Students must put to mind that their engagement should not only be promoted, but maintained towards the direction of the governance each of us yearns to have. Participating with and demanding more from the student government contributes by pressuring student leaders to serve and perform. An active SG in turn will result to more voter turnouts in upcoming student elections. 

I have been told by my grandfather that history doesn’t repeat itself as it is people who repeat history. The thing is, regardless of how the current SG officials wish to be remembered by their names, the stained reputation of their past counterparts has become a fixed impression upon the student body. This has to change.

“Students must put to mind that their engagement should not only be promoted, but maintained towards the direction of the governance each of us yearns to have.”
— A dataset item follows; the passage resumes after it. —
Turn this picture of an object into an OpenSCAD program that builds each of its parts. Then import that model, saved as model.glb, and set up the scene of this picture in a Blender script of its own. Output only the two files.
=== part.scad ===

As a froshie student, I was told by my seniors and some professors about how year after year, nothing really changes except for the faces of the student leaders who organize the same from projects such as froshie orientation, Lasallian Cup or College Week. In my first whole semester, I myself could also validate the SG’s lapses because I have experienced and observed them as well. Reforming the DLSL SG system could be our first step towards nurturing a politically upright environment not just in the academe but also in life beyond the school premises where bigger challenges lie ahead. This sense of awareness is necessary to hone citizens who hold their leaders to high standards by insisting on accountability, transparency, and inclusive growth. 

Because if there’s one thing I realized after all the conversations I had with my grandfather about politics and my first-hand observations on SG’s leadership, it is that we have to keep on engaging more as the primary constituents of our own government in demanding good governance from elected officials—whether they be in inside or outside of campus—so our voices would not have to be misrepresented again and again. 

Reshaping our thinking towards this new set of officers would be the backbone of how we and the student leaders can build better interactions and form stronger student-led institutions. Now, more than ever, is the time for student involvement to be adapted, scaled up and maintained in order to ensure that the dynamics of the governing body with its constituents would bear great and beneficial outcomes for all.